_GIVEN PROBLEM_
The data below must be copied in full and without any change.

_GIVEN INFORMATION_

━━━━━━

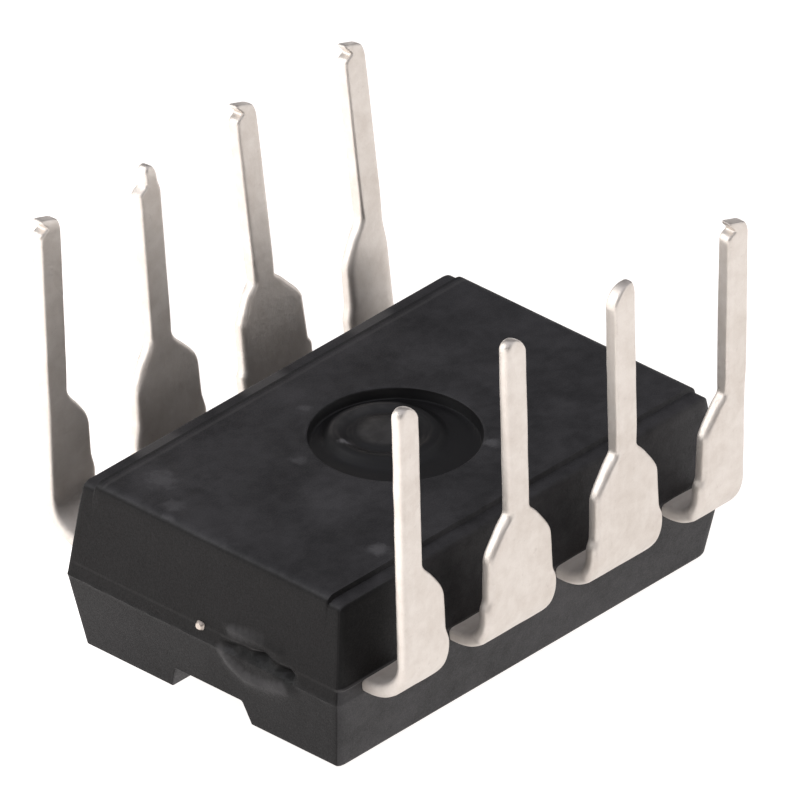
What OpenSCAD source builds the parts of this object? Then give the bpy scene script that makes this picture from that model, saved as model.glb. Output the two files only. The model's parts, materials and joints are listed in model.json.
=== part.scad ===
// Eight-pin dual in-line chip, lying on its marked face with its pins up.
// The origin is the centre of the marked face. The index notch is at the -X end.
// Seen from the marked face, pins count anticlockwise from the notch: 1 to 4 run along +Y, 5 to 8 along -Y.

/* [Moulded body] */
// Distance from one pin to the next along a row
pitch = 2.54; // [2:0.01:3.2]
// How far the body reaches past the middle of its corner pins
end_margin = 0.815; // [0.6:0.005:1.2]
// Width of the body at the parting line
body_w = 6.05; // [5:0.05:9]
// Height from the marked face to the parting line
marked_h = 1.4; // [1.1:0.05:1.7]
// Height from the parting line to the underside
under_h = 1.78; // [1.45:0.01:2.15]
// How far each wall draws in at the marked face
marked_inset = 0.23; // [0.1:0.01:0.35]
// How far each end wall draws in at the underside
under_end_inset = 0.25; // [0.1:0.01:0.35]
// How far each long wall draws in at the underside
under_side_inset = 0.16; // [0.05:0.01:0.3]
// Width of the step along both long edges of the underside
step_w = 0.3; // [0.1:0.01:0.5]
// Depth of that step
step_h = 0.08; // [0.03:0.01:0.2]

/* [Marks in the body] */
// Width of the index notch at the marked face
notch_w = 1.78; // [1:0.01:2.4]
// How far the index notch runs in from the end
notch_l = 0.9; // [0.5:0.05:1.4]
// Depth of the index notch
notch_h = 0.48; // [0.2:0.01:0.8]
// Draw-in of each side of the notch at its floor
notch_inset = 0.17; // [0:0.01:0.3]
// Diameter of the ejector mark in the underside
ejector_d = 2.86; // [1.6:0.02:3.4]
// Depth of the ejector mark
ejector_h = 0.2; // [0.05:0.01:0.25]
// Diameter of the raised ring inside the ejector mark
ring_d = 1.74; // [0.9:0.02:2.2]
// Width of that ring
ring_w = 0.16; // [0.05:0.01:0.3]
// How far the ring sits off the middle of the mark, towards pins 1 to 4
ring_shift = 0.22; // [0:0.01:0.25]
// Length of the broken gate scar at the notch end
gate_l = 1.7; // [0.8:0.05:2.2]
// Height of the gate scar
gate_h = 0.56; // [0.3:0.02:0.8]
// Centre of the gate scar, measured from the middle of the end
gate_y = -1.14; // [-1.6:0.02:-0.6]

/* [Leads] */
// Gap between the side of the body and the inner face of a straight leg
leg_gap = 0.71; // [0.4:0.01:1.2]
// Thickness of the lead strip
lead_t = 0.25; // [0.2:0.01:0.3]
// Width of the wide part of a lead
shoulder_w = 1.52; // [1.2:0.02:1.9]
// Width of a lead where it leaves the body
strip_w = 1.42; // [1:0.02:1.7]
// What is left of the dam bar on each side of a lead
nub_w = 0.07; // [0.02:0.01:0.12]
// Width of the thin tail of a lead
tail_w = 0.48; // [0.36:0.02:0.6]
// Inner radius of the bend
bend_r = 0.6; // [0.25:0.01:0.6]
// Height of the shoulders above the underside, where the chip would stop on a board
standoff = 0.74; // [0.4:0.01:1.2]
// Height over which the shoulder narrows to the tail
shoulder_h = 0.62; // [0.4:0.02:0.9]
// Length of the eight tails, pin 1 first
tail_l = [3.38, 3.2, 3.14, 3.14, 3.22, 3.12, 3.2, 3.16]; // [2.6:0.02:4.2]
// Outward splay of the eight legs, pin 1 first
splay = [2, 4.8, 7.5, 7.1, 1, -1, -1.2, -1.2]; // [-5:0.1:10]
// Sideways shift of the eight tails on their shoulders, pin 1 first
tail_shift = [0, -0.08, -0.08, -0.06, 0, 0, 0, 0]; // [-0.2:0.01:0.2]

/* [Inside the body] */
// Size of the silicon die
die = [2.2, 1.6, 0.3]; // [0.2:0.05:2.4]
// Thickness of the glue layer under the die
attach_t = 0.03; // [0.02:0.005:0.06]
// Margin of the die pad around the die
pad_margin = 0.3; // [0.1:0.05:0.4]
// Offset of the die pad from the plane of the leads
pad_drop = 0.2; // [0.1:0.01:0.25]
// Width of the tie bars that carried the die pad
tie_w = 0.36; // [0.25:0.01:0.5]
// Gap between the die pad and the inner fingers
finger_gap = 0.22; // [0.15:0.01:0.3]
// Width of an inner finger at its bonding end
finger_w = 0.6; // [0.4:0.02:0.8]
// Thickness of a bond wire
wire_d = 0.03; // [0.02:0.005:0.05]
// Height of the wire loops above the die
loop_h = 0.18; // [0.1:0.01:0.3]

/* [Hidden] */
LEADS = [for (pin = [1 : 8]) str("lead_", pin)];
WIRES = [for (pin = [1 : 8]) str("bond_wire_", pin)];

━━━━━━

_TASK RESPONSE_
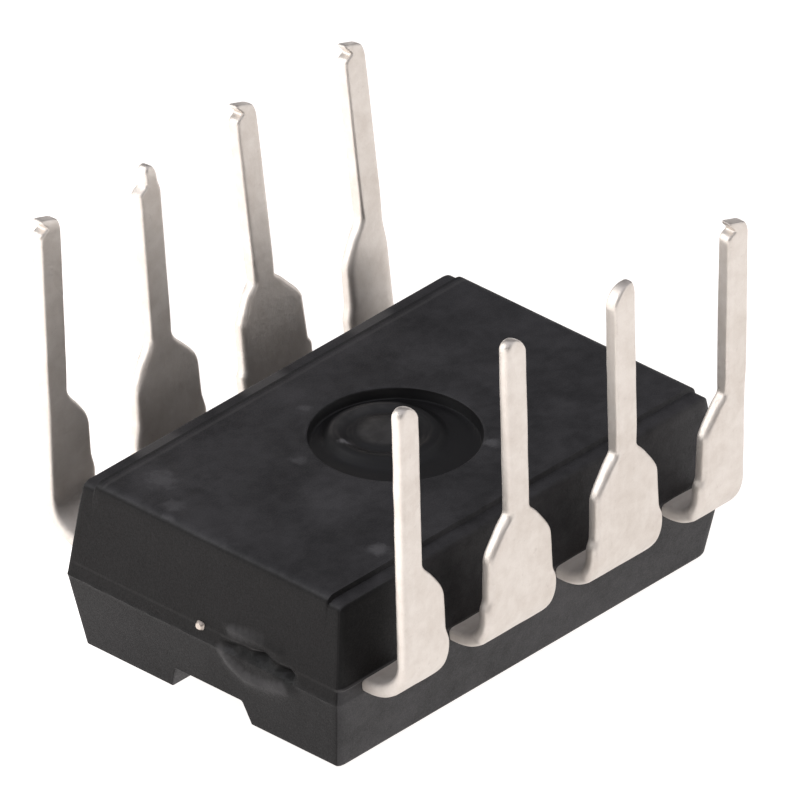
What OpenSCAD source builds the parts of this object? Then give the bpy scene script that makes this picture from that model, saved as model.glb. Output the two files only. The model's parts, materials and joints are listed in model.json.
=== part.scad ===
// Eight-pin dual in-line chip, lying on its marked face with its pins up.
// The origin is the centre of the marked face. The index notch is at the -X end.
// Seen from the marked face, pins count anticlockwise from the notch: 1 to 4 run along +Y, 5 to 8 along -Y.

/* [Moulded body] */
// Distance from one pin to the next along a row
pitch = 2.54; // [2:0.01:3.2]
// How far the body reaches past the middle of its corner pins
end_margin = 0.815; // [0.6:0.005:1.2]
// Width of the body at the parting line
body_w = 6.05; // [5:0.05:9]
// Height from the marked face to the parting line
marked_h = 1.4; // [1.1:0.05:1.7]
// Height from the parting line to the underside
under_h = 1.78; // [1.45:0.01:2.15]
// How far each wall draws in at the marked face
marked_inset = 0.23; // [0.1:0.01:0.35]
// How far each end wall draws in at the underside
under_end_inset = 0.25; // [0.1:0.01:0.35]
// How far each long wall draws in at the underside
under_side_inset = 0.16; // [0.05:0.01:0.3]
// Width of the step along both long edges of the underside
step_w = 0.3; // [0.1:0.01:0.5]
// Depth of that step
step_h = 0.08; // [0.03:0.01:0.2]

/* [Marks in the body] */
// Width of the index notch at the marked face
notch_w = 1.78; // [1:0.01:2.4]
// How far the index notch runs in from the end
notch_l = 0.9; // [0.5:0.05:1.4]
// Depth of the index notch
notch_h = 0.48; // [0.2:0.01:0.8]
// Draw-in of each side of the notch at its floor
notch_inset = 0.17; // [0:0.01:0.3]
// Diameter of the ejector mark in the underside
ejector_d = 2.86; // [1.6:0.02:3.4]
// Depth of the ejector mark
ejector_h = 0.2; // [0.05:0.01:0.25]
// Diameter of the raised ring inside the ejector mark
ring_d = 1.74; // [0.9:0.02:2.2]
// Width of that ring
ring_w = 0.16; // [0.05:0.01:0.3]
// How far the ring sits off the middle of the mark, towards pins 1 to 4
ring_shift = 0.22; // [0:0.01:0.25]
// Length of the broken gate scar at the notch end
gate_l = 1.7; // [0.8:0.05:2.2]
// Height of the gate scar
gate_h = 0.56; // [0.3:0.02:0.8]
// Centre of the gate scar, measured from the middle of the end
gate_y = -1.14; // [-1.6:0.02:-0.6]

/* [Leads] */
// Gap between the side of the body and the inner face of a straight leg
leg_gap = 0.71; // [0.4:0.01:1.2]
// Thickness of the lead strip
lead_t = 0.25; // [0.2:0.01:0.3]
// Width of the wide part of a lead
shoulder_w = 1.52; // [1.2:0.02:1.9]
// Width of a lead where it leaves the body
strip_w = 1.42; // [1:0.02:1.7]
// What is left of the dam bar on each side of a lead
nub_w = 0.07; // [0.02:0.01:0.12]
// Width of the thin tail of a lead
tail_w = 0.48; // [0.36:0.02:0.6]
// Inner radius of the bend
bend_r = 0.6; // [0.25:0.01:0.6]
// Height of the shoulders above the underside, where the chip would stop on a board
standoff = 0.74; // [0.4:0.01:1.2]
// Height over which the shoulder narrows to the tail
shoulder_h = 0.62; // [0.4:0.02:0.9]
// Length of the eight tails, pin 1 first
tail_l = [3.38, 3.2, 3.14, 3.14, 3.22, 3.12, 3.2, 3.16]; // [2.6:0.02:4.2]
// Outward splay of the eight legs, pin 1 first
splay = [2, 4.8, 7.5, 7.1, 1, -1, -1.2, -1.2]; // [-5:0.1:10]
// Sideways shift of the eight tails on their shoulders, pin 1 first
tail_shift = [0, -0.08, -0.08, -0.06, 0, 0, 0, 0]; // [-0.2:0.01:0.2]

/* [Inside the body] */
// Size of the silicon die
die = [2.2, 1.6, 0.3]; // [0.2:0.05:2.4]
// Thickness of the glue layer under the die
attach_t = 0.03; // [0.02:0.005:0.06]
// Margin of the die pad around the die
pad_margin = 0.3; // [0.1:0.05:0.4]
// Offset of the die pad from the plane of the leads
pad_drop = 0.2; // [0.1:0.01:0.25]
// Width of the tie bars that carried the die pad
tie_w = 0.36; // [0.25:0.01:0.5]
// Gap between the die pad and the inner fingers
finger_gap = 0.22; // [0.15:0.01:0.3]
// Width of an inner finger at its bonding end
finger_w = 0.6; // [0.4:0.02:0.8]
// Thickness of a bond wire
wire_d = 0.03; // [0.02:0.005:0.05]
// Height of the wire loops above the die
loop_h = 0.18; // [0.1:0.01:0.3]

/* [Hidden] */
LEADS = [for (pin = [1 : 8]) str("lead_", pin)];
WIRES = [for (pin = [1 : 8]) str("bond_wire_", pin)];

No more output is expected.